I'm programming on an 8-bit Z80 embedded system, and encountered a problem. The program needs to render some pixels to the screen. The color is stored as RGB565 format as a 16-bit unsigned integer, but the system color is encoded as BGR565, so I've devised the following code to swap the first and last 5 bits in a uint16_t
.
Note that flash
is uint8_t *
, pointed to the flash memory, and each cell is seen as uint8_t
.
/* read lower 8-bit */
uint16_t color = flash[idx];
/* read higher 8 bits */
color |= ((flash[idx + 1]) << 8);
/*
* This converts RGB565 to BGR565 by swapping the first/last five bits.
* For the last five bits, we extract and bitshift it to the beginning,
* and for the first five bits, we extract and bitstift it to the end.
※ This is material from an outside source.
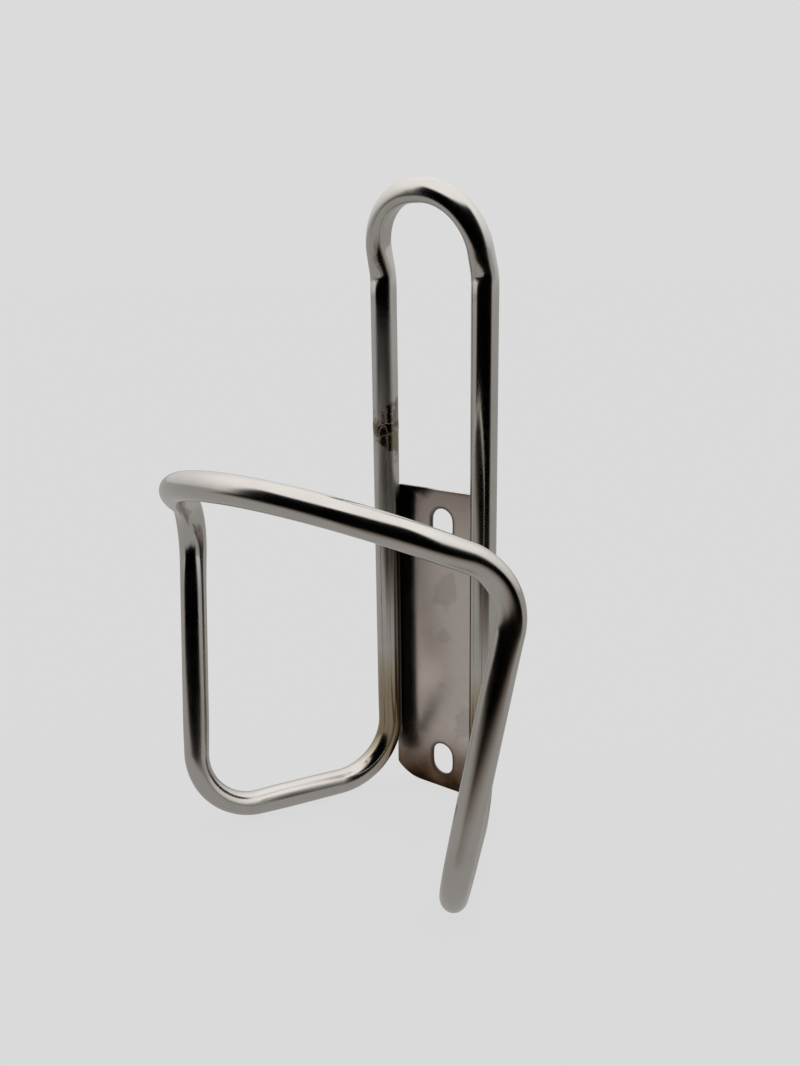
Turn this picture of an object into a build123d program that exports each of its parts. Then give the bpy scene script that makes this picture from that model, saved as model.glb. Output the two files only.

* Then, we clear the original first and last five bits, and apply the
* bitshifted version on it to swap them.
*/
uint16_t tmp = (color & 0x001F) << 11;
tmp |= (color & 0xF800) >> 11;
color &= 0xFFE0 & 0x07FF; /* at least the compiler can optimize this as 0x07e0 */
color |= tmp;
If I'm programming with a standard compiler, like GCC or Clang, I would be just happy about my solution. But this embedded platform only supports relatively primitive compilers without advanced optimization techniques to remove duplicate computations.
In fact, the best code optimization to this problem is "no code", just make the stored format to be consistent with the system format. But using it as a chance of learning, I'm curious to know if there is a faster way to do the computation above in pure C, especially when we're dealing with a particularly slow machine, like a Z80.